WHAT IS EXPECTED: Reproduce exactly the lines below from the one containing "Recreate this object" through the one containing "Run it with: blender", including both, and nothing else.

##############################

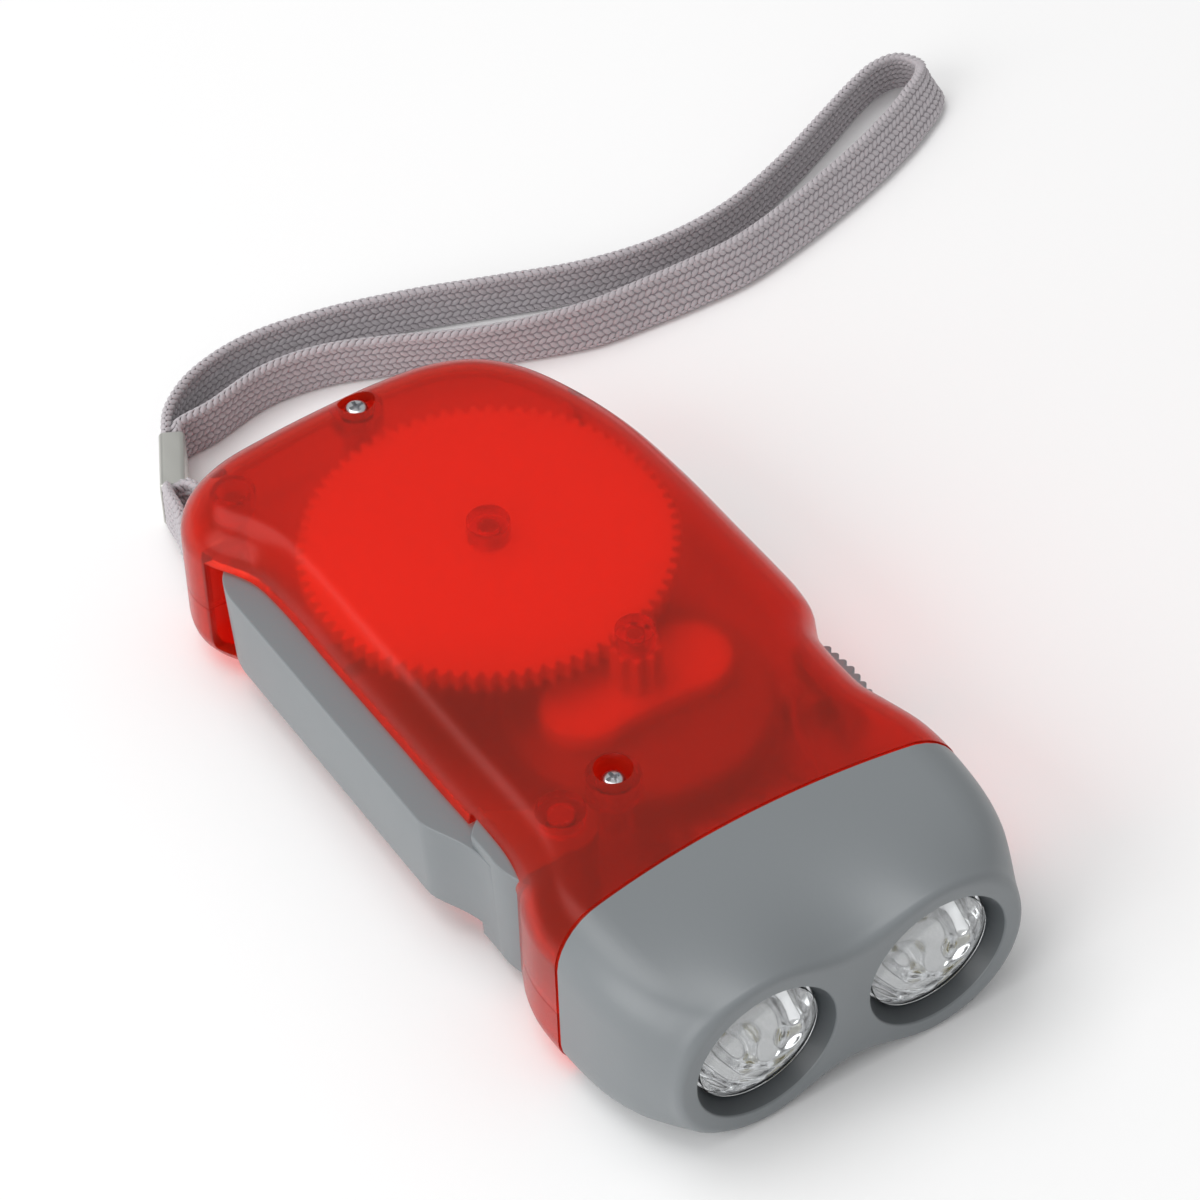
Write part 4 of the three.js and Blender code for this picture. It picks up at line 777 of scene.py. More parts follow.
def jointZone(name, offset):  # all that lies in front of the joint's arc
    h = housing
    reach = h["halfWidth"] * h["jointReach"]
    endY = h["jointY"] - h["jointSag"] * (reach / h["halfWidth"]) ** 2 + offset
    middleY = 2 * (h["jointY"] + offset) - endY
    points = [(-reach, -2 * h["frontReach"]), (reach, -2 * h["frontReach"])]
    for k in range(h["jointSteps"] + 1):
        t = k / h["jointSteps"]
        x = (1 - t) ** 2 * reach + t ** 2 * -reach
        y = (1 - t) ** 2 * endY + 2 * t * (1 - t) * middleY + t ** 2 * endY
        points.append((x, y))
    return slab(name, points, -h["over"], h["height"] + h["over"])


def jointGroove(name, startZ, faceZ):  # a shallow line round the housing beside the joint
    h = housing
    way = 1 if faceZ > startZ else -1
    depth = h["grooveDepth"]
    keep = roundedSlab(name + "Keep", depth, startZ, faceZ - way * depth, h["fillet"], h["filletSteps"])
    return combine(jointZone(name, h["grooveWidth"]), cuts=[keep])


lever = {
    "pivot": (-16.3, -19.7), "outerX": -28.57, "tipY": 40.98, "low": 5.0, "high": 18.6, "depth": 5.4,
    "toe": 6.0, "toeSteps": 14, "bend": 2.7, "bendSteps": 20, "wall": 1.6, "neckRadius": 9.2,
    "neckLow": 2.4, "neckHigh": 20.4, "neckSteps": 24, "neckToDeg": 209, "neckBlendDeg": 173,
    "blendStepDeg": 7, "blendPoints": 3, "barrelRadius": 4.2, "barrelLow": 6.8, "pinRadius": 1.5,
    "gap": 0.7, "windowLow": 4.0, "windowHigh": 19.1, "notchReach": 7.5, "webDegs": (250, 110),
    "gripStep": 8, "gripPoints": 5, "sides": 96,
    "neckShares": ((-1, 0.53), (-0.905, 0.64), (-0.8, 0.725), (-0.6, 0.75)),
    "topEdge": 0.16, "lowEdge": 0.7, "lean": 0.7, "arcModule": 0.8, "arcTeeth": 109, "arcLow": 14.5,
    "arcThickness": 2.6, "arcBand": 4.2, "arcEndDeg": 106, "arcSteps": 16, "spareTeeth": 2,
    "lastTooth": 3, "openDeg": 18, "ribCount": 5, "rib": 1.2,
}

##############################

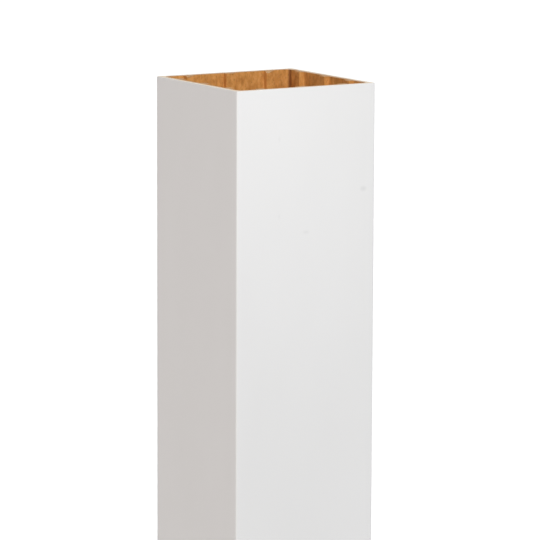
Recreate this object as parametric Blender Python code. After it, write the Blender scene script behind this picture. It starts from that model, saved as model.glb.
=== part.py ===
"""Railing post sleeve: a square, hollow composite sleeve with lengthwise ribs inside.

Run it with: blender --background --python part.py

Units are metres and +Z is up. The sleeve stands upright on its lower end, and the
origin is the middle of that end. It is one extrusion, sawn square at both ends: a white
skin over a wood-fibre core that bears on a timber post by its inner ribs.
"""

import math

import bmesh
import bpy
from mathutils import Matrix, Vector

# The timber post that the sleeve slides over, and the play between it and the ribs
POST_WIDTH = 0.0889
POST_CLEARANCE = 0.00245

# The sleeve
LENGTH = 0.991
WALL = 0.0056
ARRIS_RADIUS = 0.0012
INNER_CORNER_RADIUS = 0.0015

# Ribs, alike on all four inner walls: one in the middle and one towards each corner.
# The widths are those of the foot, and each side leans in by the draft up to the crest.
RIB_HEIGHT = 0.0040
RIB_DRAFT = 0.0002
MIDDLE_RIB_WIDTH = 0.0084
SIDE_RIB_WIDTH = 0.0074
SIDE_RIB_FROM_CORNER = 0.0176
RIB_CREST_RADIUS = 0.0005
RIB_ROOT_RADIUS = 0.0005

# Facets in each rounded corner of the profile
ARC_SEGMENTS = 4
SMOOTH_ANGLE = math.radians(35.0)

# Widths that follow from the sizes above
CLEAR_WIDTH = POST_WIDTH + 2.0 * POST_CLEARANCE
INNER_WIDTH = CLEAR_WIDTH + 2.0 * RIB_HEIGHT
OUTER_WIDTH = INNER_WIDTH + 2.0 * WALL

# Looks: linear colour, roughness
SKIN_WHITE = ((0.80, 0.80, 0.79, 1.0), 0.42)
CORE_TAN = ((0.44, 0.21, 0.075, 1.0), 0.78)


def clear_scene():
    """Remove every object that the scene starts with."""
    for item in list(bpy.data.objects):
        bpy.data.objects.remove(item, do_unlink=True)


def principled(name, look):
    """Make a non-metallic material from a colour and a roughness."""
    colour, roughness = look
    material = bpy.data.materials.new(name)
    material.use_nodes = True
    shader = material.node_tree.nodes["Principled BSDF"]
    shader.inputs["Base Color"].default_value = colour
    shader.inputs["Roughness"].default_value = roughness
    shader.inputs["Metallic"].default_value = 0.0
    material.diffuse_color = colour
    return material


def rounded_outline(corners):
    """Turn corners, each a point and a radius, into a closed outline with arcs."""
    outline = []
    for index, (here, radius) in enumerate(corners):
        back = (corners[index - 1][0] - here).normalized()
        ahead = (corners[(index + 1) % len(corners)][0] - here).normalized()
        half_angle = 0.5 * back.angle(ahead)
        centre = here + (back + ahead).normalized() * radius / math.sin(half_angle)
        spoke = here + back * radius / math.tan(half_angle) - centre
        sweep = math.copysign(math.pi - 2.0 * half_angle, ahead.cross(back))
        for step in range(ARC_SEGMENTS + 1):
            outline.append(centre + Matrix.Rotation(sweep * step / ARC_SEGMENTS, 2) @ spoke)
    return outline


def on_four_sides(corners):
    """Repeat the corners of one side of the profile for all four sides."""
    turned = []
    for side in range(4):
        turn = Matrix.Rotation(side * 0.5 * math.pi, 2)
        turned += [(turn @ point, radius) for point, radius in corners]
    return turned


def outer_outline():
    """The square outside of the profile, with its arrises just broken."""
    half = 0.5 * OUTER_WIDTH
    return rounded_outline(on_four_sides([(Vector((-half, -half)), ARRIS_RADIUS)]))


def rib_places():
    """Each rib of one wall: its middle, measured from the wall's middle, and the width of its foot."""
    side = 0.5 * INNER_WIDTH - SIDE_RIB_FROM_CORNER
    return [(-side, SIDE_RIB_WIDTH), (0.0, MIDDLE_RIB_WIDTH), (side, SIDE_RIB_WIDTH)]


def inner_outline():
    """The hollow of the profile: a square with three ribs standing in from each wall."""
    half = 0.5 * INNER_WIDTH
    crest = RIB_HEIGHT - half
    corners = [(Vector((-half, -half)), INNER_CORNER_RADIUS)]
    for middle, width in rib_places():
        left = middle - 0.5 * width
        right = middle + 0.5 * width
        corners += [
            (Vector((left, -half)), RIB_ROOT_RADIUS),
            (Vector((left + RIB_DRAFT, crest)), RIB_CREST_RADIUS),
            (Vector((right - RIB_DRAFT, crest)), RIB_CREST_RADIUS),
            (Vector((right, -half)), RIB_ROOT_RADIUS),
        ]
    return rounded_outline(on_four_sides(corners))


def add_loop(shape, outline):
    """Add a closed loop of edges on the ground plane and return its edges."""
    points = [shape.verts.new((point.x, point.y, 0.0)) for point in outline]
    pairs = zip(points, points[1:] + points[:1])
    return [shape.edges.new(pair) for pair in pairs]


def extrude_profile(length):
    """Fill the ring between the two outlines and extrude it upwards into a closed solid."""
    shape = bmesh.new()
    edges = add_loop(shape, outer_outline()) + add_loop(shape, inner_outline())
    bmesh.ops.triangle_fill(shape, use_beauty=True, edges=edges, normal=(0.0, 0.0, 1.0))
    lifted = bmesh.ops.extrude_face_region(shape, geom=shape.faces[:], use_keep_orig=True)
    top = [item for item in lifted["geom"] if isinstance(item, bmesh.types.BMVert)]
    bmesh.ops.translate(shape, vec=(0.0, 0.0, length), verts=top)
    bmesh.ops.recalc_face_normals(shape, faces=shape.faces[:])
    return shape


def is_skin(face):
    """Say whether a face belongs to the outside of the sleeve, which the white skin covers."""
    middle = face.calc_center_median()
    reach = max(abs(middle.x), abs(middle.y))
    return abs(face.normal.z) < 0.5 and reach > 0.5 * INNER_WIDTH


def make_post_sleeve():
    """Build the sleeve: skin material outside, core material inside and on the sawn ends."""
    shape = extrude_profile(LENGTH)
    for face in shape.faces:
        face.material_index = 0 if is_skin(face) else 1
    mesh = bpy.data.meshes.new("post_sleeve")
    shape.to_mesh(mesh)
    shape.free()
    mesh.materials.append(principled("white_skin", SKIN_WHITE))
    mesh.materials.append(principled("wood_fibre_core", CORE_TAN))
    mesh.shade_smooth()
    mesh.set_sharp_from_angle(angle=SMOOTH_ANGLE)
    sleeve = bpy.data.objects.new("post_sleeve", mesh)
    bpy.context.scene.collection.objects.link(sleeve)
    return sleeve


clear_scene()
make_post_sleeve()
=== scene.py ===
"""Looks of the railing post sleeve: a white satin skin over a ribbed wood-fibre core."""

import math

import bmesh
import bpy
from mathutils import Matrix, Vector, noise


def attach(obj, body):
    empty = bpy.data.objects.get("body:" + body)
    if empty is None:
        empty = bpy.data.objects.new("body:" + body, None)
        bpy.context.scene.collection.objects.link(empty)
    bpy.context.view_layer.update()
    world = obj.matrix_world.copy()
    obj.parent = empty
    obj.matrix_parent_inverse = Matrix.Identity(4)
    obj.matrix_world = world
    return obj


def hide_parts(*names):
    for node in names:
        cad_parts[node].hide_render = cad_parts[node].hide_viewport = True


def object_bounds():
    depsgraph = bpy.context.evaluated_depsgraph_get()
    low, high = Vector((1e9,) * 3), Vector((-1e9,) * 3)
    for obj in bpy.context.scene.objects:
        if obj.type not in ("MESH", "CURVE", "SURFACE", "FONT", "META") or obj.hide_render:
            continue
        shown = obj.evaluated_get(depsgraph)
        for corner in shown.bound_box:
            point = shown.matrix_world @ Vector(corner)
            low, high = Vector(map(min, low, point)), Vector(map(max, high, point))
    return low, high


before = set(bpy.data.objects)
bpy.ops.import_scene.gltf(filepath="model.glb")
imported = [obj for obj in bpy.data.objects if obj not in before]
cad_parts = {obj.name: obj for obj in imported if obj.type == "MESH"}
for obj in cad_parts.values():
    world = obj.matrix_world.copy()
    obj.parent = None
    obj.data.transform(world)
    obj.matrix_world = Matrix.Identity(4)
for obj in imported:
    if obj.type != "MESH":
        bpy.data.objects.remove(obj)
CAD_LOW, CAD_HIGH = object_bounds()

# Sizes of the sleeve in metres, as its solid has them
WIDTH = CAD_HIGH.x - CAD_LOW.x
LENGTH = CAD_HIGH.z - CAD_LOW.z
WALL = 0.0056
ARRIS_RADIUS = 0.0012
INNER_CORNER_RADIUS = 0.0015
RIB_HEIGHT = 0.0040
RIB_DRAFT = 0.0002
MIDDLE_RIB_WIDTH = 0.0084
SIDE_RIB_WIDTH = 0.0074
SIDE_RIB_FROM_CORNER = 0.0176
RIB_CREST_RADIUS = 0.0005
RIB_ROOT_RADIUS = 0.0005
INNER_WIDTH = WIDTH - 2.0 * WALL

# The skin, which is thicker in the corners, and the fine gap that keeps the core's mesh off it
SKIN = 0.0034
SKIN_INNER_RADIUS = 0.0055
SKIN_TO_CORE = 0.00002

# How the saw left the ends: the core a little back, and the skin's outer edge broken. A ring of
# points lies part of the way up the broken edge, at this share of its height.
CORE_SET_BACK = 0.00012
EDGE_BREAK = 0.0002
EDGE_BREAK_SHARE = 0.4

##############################

RESPONSE TO THIS TASK:
Recreate this object as parametric Blender Python code. After it, write the Blender scene script behind this picture. It starts from that model, saved as model.glb.
=== part.py ===
"""Railing post sleeve: a square, hollow composite sleeve with lengthwise ribs inside.

Run it with: blender --background --python part.py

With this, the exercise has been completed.